If we were to find that the Houston detention was unlawful, any evidence acquired through the exploitation of the detention could be suppressed by Houston at her trial. See Silverthorne Lumber Co. v. United States, 251 U.S. 385, 40 S.Ct. 182, 64 L.Ed. 319 (1920); Wong Sun v. United States, 371 U.S. 471, 83 S.Ct. 407, 9 L.Ed.2d 441 (1963). Chase, however, cannot argue that the warrantless search of his house is tainted without asserting Houston's fourth amendment rights vicariously. In Rakas v. Illinois, 439 U.S. 128, 99 S.Ct. 421, 58 L.Ed.2d 387 (1978), the Supreme Court reaffirmed the principle that fourth amendment rights are personal and may be enforced by exclusion of evidence only by one whose own legal rights and interests were infringed by the search and seizure. See Alderman v. United States, 394 U.S. 165, 174, 89 S.Ct. 961, 966, 22 L.Ed.2d 176 (1969); Jones v. United States, 362 U.S. 257, 261, 80 S.Ct. 725, 731, 4 L.Ed.2d 697 (1960). It has been held that a defendant cannot challenge the legality of a search warrant on the ground that the information establishing probable cause for the warrant was obtained as a consequence of an illegal search or seizure of a third party. United States v. Shovea, 580 F.2d 1382, 1385-87 (10th Cir.), cert. denied, 439 U.S. 986, 99 S.Ct. 581, 58 L.Ed.2d 659 (1978). See also United States v. Davis, 617 F.2d 689 (D.C. Cir. 1979). There is no reason that this rule should not be applied equally when the evidence gathered as a consequence of the alleged illegal search is used to supply the exigent circumstances necessitating a warrantless search. In either case, the defendant "claims prejudice only through the use of evidence gathered as a consequence of a search or seizure directed at someone else." Jones v. United States, supra, 362 U.S. at 261, 80 S.Ct. at 731; see United States v. Glasgow, 658 F.2d 1036, 1044 (5th Cir. 1981). We do not reach the question whether our decision would be different if the police had illegally detained Houston for the purpose of securing information so that they could enter Chase's house. No such contention is made here, and there are no facts in the record to warrant such an assumption.

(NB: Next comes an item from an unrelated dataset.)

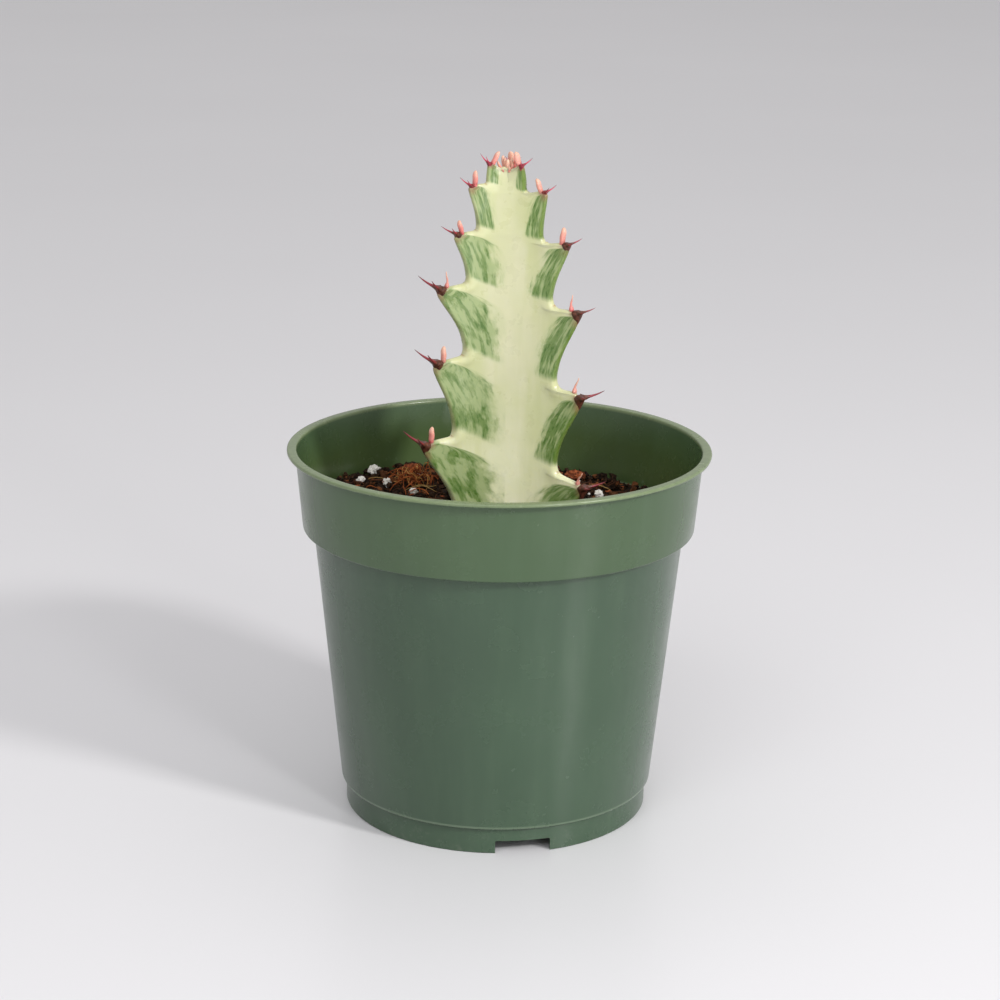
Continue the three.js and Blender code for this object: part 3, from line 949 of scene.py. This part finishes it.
def crest_of(root, notch_fillet, teeth):
    """A rib's crest, row by row: its points, and what part of which tooth each row is at."""
    corners = [(root, ROOT_BOTTOM, 0), (root, ROOT_TOP, 0)]
    marks = [(root, ROOT_TOP)]
    reach, height = root, ROOT_TOP
    clearance = 0.0
    for tip, shoulder, notch in teeth:
        scale = tooth_scale(tip[0])
        for step in range(1, SLOPE_POINTS):
            part = step / SLOPE_POINTS
            point = (reach + (tip[0] - reach) * slope_of(part), height + (tip[1] - height) * part, 0)
            if math.dist(point[:2], (reach, height)) > clearance and math.dist(point[:2], tip) > scale:
                corners.append(point)
        clearance = 1.3 * notch_fillet * scale
        corners.append((*tip, TIP_FILLET * scale))
        corners.append((*shoulder, TIP_FILLET * scale))
        corners.append((*notch, notch_fillet * scale))
        marks.extend((tip, notch))
        reach, height = notch
    corners[-1] = (*corners[-1][:2], 0)
    path = np.array([tuple(point) for point in rounded(corners)])
    along = np.concatenate([[0], np.cumsum(np.linalg.norm(np.diff(path, axis=0), axis=1))])
    stops = [0.0] + [along[np.argmin(np.linalg.norm(path - mark, axis=1))] for mark in marks]
    counts = [ROOT_ROWS] + [SLOPE_ROWS, EDGE_ROWS] * len(teeth)
    length, part, tooth = [], [], []
    for number, count in enumerate(counts):
        step = np.arange(count) / count
        length.append(stops[number] + (stops[number + 1] - stops[number]) * step)
        part.append(step + (1 if number and number % 2 == 0 else 0))
        tooth.append(np.full(count, (number + 1) // 2))
    length = np.concatenate(length + [[stops[-1]]])
    part = np.concatenate(part + [[2.0]])
    tooth = np.concatenate(tooth + [[len(teeth)]])
    crest = np.stack([np.interp(length, along, path[:, 0]), np.interp(length, along, path[:, 1])], 1)
    ends = np.array([ROOT_BOTTOM, ROOT_TOP] + [notch[1] for _, _, notch in teeth])
    rise = np.where(part <= 1, part * RISE_AT_TIP, RISE_AT_TIP + (part - 1) * (1 - RISE_AT_TIP))
    rise = np.where(tooth == 0, part, rise)
    level = ends[tooth] + (ends[tooth + 1] - ends[tooth]) * rise
    return {"crest": crest, "length": length, "part": part, "tooth": tooth, "level": level}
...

The district court's finding of exigent circumstances is not clearly erroneous. United States v. Flickinger, 573 F.2d 1349, 1354 (9th Cir.), cert. denied, 439 U.S. 836, 99 S.Ct. 119, 58 L.Ed.2d 132 (1978). Willette's knowledge of the stop led NTF agents reasonably to believe that Chase would soon be alerted to their presence. Because an agent went to obtain a warrant prior to the decision to secure Chase's residence and a factual basis supported the agents' belief that Chase would soon be alerted to their presence, this case is distinguishable from United States v. Allard, 600 F.2d 1301 (9th Cir. 1979). In addition, the officers could properly arrest Chase at the time they saw him. Under the circumstances of this case, they had a right to pursue him. United States v. Santana, 427 U.S. 38, 96 S.Ct. 2406, 49 L.Ed.2d 300 (1976). Once they had him detained in the front yard and he requested to go back into the house, the officers could stay at his elbow. Washington v. Chrisman, 455 U.S. 1, 6, 102 S.Ct. 812, 816, 70 L.Ed.2d 778 (1982).
We could hold that because the challenged information in the search warrant affidavit is not false and is not material, suppression is not required. Franks v. Delaware, 438 U.S. 154, 98 S.Ct. 2674, 57 L.Ed.2d 667 (1978). But the showing required to mandate a Franks hearing was insufficient to raise the issue.
Viewing the record in a light favorable to the prosecution, the evidence was sufficient to show that Chase used a gun to commit the felony of possession of cocaine with intent to distribute. United States v. Moore, 580 F.2d 360 (9th Cir.), cert. denied, 439 U.S. 970, 99 S.Ct. 463, 58 L.Ed.2d 430 (1978).